Modeling code records
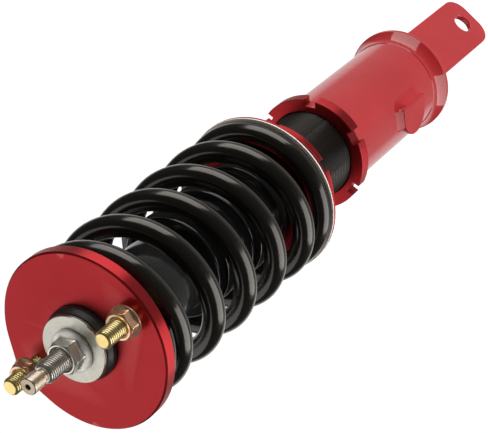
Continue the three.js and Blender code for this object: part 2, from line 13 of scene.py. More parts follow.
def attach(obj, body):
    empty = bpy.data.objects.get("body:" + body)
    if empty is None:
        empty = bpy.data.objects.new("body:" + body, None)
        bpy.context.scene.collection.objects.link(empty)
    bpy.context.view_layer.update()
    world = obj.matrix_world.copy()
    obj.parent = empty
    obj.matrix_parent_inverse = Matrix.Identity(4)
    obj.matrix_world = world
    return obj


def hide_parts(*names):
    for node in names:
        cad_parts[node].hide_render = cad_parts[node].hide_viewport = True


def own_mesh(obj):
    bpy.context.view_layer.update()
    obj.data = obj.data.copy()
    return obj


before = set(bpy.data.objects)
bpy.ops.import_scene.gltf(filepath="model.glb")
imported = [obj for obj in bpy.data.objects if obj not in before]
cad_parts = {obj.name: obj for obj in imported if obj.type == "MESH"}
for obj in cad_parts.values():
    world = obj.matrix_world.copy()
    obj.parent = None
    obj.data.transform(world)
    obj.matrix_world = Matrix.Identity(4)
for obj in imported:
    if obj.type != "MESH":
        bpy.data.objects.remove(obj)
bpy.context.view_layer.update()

MM = 0.001
OFFSET = np.array((-2.4, 0.0, 4.0))
TURN = 2 * math.pi

# ------------------------------------------------------------------ sizes, in millimetres

# Bottoms, tops and heights are along Z. A name that ends in _R is a radius, one in _X lies along the
# tab's own X, and a pitch is the height of one turn. Angles are in degrees, from X.

# Pieces that touch stand this far apart, as their CAD solids do.
GAP = 0.3

FOOT_BOTTOM = 97.0
FOOT_RIM_TOP = 100.2
FOOT_TOP = 110.7
FOOT_RIM_R = 34.9
FOOT_BORE_R = 28.5
TUBE_R = 30.6
TUBE_TOP = 213.3
THREAD_BORE_R = 27.9

BLADE_MIDDLE = 2.4
BLADE_HALF_WIDTH = 19.0
BLADE_BOTTOM = -20.2
BLADE_TOP = 108.0
BLADE_THICKNESS = 4.0
BLADE_CORNER_R = 12.5
BOLT_HOLE_HEIGHT = -4.0
BOLT_HOLE_R = 6.7

TAB_ANGLE = -138.0
TAB_HEIGHT = 144.5
TAB_R = 14.5
TAB_THICKNESS = 3.0
TAB_ROOT_X = 8.0
TAB_END_X = 1.0
WELD_FACE_R = TUBE_R + 3.1
WELD_LEFT_X = -9.0
WELD_RIGHT_X = 14.5
WELD_RAMP = 7.0
BLADE_WELD_R = 1.4
BLADE_WELD_HEIGHT = 99.6

RING_BOTTOM = 213.6
RING_TOP = 221.6
RING_R = 36.0
NOTCH_ANGLE = -112.0
NOTCHES = 6

BODY_R = 27.6
BODY_PITCH = 2.0
BODY_BORE_R = 23.0
BODY_BOTTOM = 131.0
BODY_TOP = 309.0

PERCH_BOTTOM = 262.0
PERCH_SEAT = 281.4
PERCH_FOOT_R = 38.2
PERCH_RIM_R = 48.8
HUB_R = 34.6
HUB_TOP = 301.0

SPRING_BOTTOM = 283.0
SPRING_TOP = 451.5
WIRE_R = 6.25
SPRING_MEAN_R = 41.75
SPRING_PITCH = 32.3
END_PITCH = 4.0
END_TURNS = 0.65
GROUND_DEPTH = 4.5
SPRING_TOP_ANGLE = -125.0

BOOT_BOTTOM = 302.5
BOOT_SLEEVE_BOTTOM = 381.0
BOOT_SLEEVE_R = 24.0
BOOT_LIP_R = 29.9
BOOT_PLEAT_R = 31.0
BOOT_VALLEY_R = 27.0
BOOT_WALL = 2.0
BOOT_GRIP_R = BODY_R + GAP
PLEATS = 8

PLATE_BOTTOM = 451.8
PLATE_TOP = 460.2
PLATE_R = 50.5
PLATE_BORE_R = 14.3
STUD_CIRCLE_R = 38.5
FRONT_STUD_ANGLE = -105.0
REAR_STUD_ANGLE = 75.0
STUD_R = 5.0
STUD_PITCH = 1.5
STUD_TIP = 485.0
STUD_HEAD_R = 7.5
STUD_HEAD_HEIGHT = 3.0
FRONT_NUT_BOTTOM = 464.0
REAR_NUT_BOTTOM = 468.2

ROD_R = 7.0
ROD_THREAD_R = 6.0
ROD_PITCH = 1.5
ROD_BORE_R = 2.5
ROD_PISTON_R = 4.5
ROD_BOTTOM = 257.0
PISTON_SEAT = 289.5
ROD_SHOULDER = 440.0
ROD_TOP = 495.0

ADJUSTER_NECK_R = 3.6
ADJUSTER_HEAD_R = 4.8
ADJUSTER_SOCKET_R = 1.4
ADJUSTER_TOP = 506.8

BUSH_R = 20.9
BUSH_HUB_R = 13.9
BUSH_BORE_R = 8.9
BUSH_TOP = PLATE_TOP + 6.0
BUSH_SPLIT = 456.0
WASHER_R = 19.2
WASHER_BORE_R = 6.3
WASHER_BOTTOM = BUSH_TOP + GAP
WASHER_TOP = WASHER_BOTTOM + 2.5
LOWER_WASHER_BOTTOM = ROD_SHOULDER + GAP
LOWER_WASHER_TOP = LOWER_WASHER_BOTTOM + 2.4

# ------------------------------------------------------------------ building meshes


def to_part_frame(points):
    return (np.asarray(points, float) + OFFSET) * MM


def new_piece(name, points, faces, sharp_angle=34.0):
    """A mesh object from points in the strut's frame, smooth except across sharp edges."""
    mesh = bpy.data.meshes.new(name)
    mesh.from_pydata(to_part_frame(points).tolist(), [], faces)
    mesh.validate()
    piece = bpy.data.objects.new(name, mesh)
    bpy.context.scene.collection.objects.link(piece)
    smooth(piece, sharp_angle)
    return piece


def smooth(piece, sharp_angle=34.0):
    piece.data.shade_smooth()
    piece.data.set_sharp_from_angle(angle=math.radians(sharp_angle))


def finish_piece(piece, body, material, nodes=()):
    """Gives a piece its normals, material and body, and hides the CAD nodes that it stands for."""
    weighted = piece.modifiers.new("weighted normals", "WEIGHTED_NORMAL")
    weighted.keep_sharp = True
    weighted.weight = 60
    piece.data.materials.clear()
    piece.data.materials.append(material)
    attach(piece, body)
    if nodes:
        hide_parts(*nodes)
    return piece


def loft(name, loops, ends, sharp_angle=34.0):
    """A skin over closed loops of points. ends is "joined" for a ring, or "flat" for closed caps."""
    loops = np.asarray(loops, float)
    rows, columns = loops.shape[:2]
    faces = []
    last_row = rows if ends == "joined" else rows - 1
    for row in range(last_row):
        here = row * columns
        above = ((row + 1) % rows) * columns
        for column in range(columns):
            after = (column + 1) % columns
            faces.append((here + column, here + after, above + after, above + column))
    if ends == "flat":
        faces.append(tuple(reversed(range(columns))))
        faces.append(tuple(range((rows - 1) * columns, rows * columns)))
    return new_piece(name, loops.reshape(-1, 3), faces, sharp_angle)


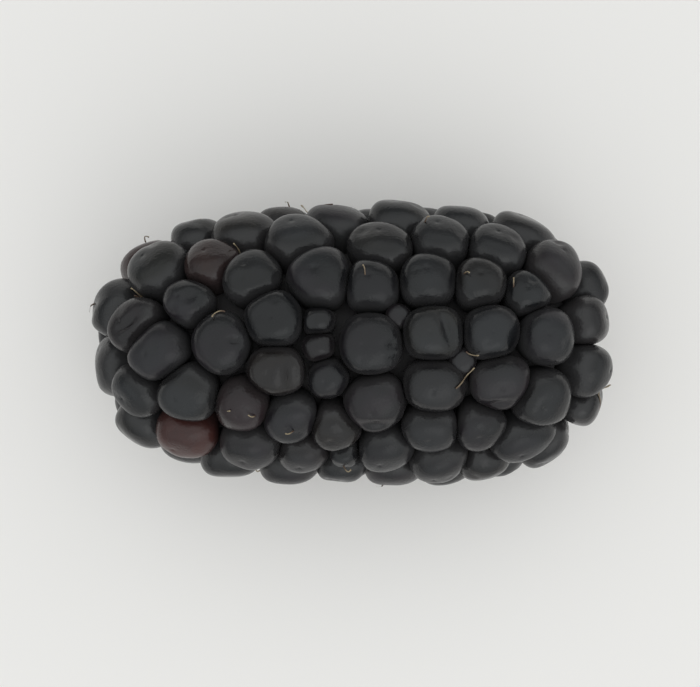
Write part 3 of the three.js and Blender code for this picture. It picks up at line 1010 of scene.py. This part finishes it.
# The sky is brightest round the direction SKY_POLE, and weakest a quarter turn away from it.
SKY_POLE = (0.12, -0.2, 0.97)
SKY_LOW = 0.35
SKY_HIGH = 1.0
SKY_FULL_FROM = 0.55
SKY_COLOUR = (0.955, 1.0, 1.0)
BACKDROP = 0.8
BACKDROP_COLOUR = (1.0, 0.99, 0.965)
world = bpy.data.worlds.new("studio")
bpy.context.scene.world = world
world.use_nodes = True
sky = world.node_tree
direction = sky.nodes.new("ShaderNodeTexCoord")
towards_pole = sky.nodes.new("ShaderNodeVectorMath")
towards_pole.operation = "DOT_PRODUCT"
towards_pole.inputs[1].default_value = SKY_POLE
feed(sky, towards_pole.inputs[0], direction.outputs["Generated"])
strength = remap(sky, towards_pole.outputs["Value"], 0.0, SKY_FULL_FROM, SKY_LOW, SKY_HIGH)
seen = sky.nodes.new("ShaderNodeLightPath").outputs["Is Camera Ray"]
strength = combine(sky, "MAXIMUM", strength, combine(sky, "MULTIPLY", seen, BACKDROP))
feed(sky, sky.nodes["Background"].inputs["Strength"], strength)
feed(sky, sky.nodes["Background"].inputs["Color"], blend(sky, seen, SKY_COLOUR, BACKDROP_COLOUR))

# One soft lamp, whose place and sides are in metres.
LAMP_PLACE = (0.22, -0.42, 0.50)
LAMP_WIDTH = 0.50
LAMP_HEIGHT = 0.40
LAMP_WATTS = 0.32
softbox = bpy.data.lights.new("softbox", "AREA")
softbox.shape = "RECTANGLE"
softbox.size = LAMP_WIDTH
softbox.size_y = LAMP_HEIGHT
softbox.energy = LAMP_WATTS
lamp = bpy.data.objects.new("softbox", softbox)
lamp.location = LAMP_PLACE
lamp.rotation_euler = Vector(LAMP_PLACE).to_track_quat("Z", "Y").to_euler()
bpy.context.scene.collection.objects.link(lamp)

# The camera sees FRAME_WIDTH metres at half the fruit's height. The lens and sensor are in mm.
FRAME_WIDTH = 0.0500
LENS = 100
SENSOR = 36
HALF_HEIGHT = 0.012
NEAREST_SEEN = 0.001
camera_data = bpy.data.cameras.new("camera")
camera_data.lens = LENS
camera_data.sensor_width = SENSOR
camera_data.clip_start = NEAREST_SEEN
camera = bpy.data.objects.new("camera", camera_data)
camera.location = (0, 0, FRAME_WIDTH * LENS / SENSOR + HALF_HEIGHT)
bpy.context.scene.collection.objects.link(camera)
bpy.context.scene.camera = camera
bpy.context.scene.view_settings.view_transform = "Standard"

DIRECTIONS FOR THIS TASK => Display every line of the listing that contains the string "type".

FULL ANSWER =>
cad_parts = {obj.name: obj for obj in imported if obj.type == "MESH"}
    if obj.type != "MESH":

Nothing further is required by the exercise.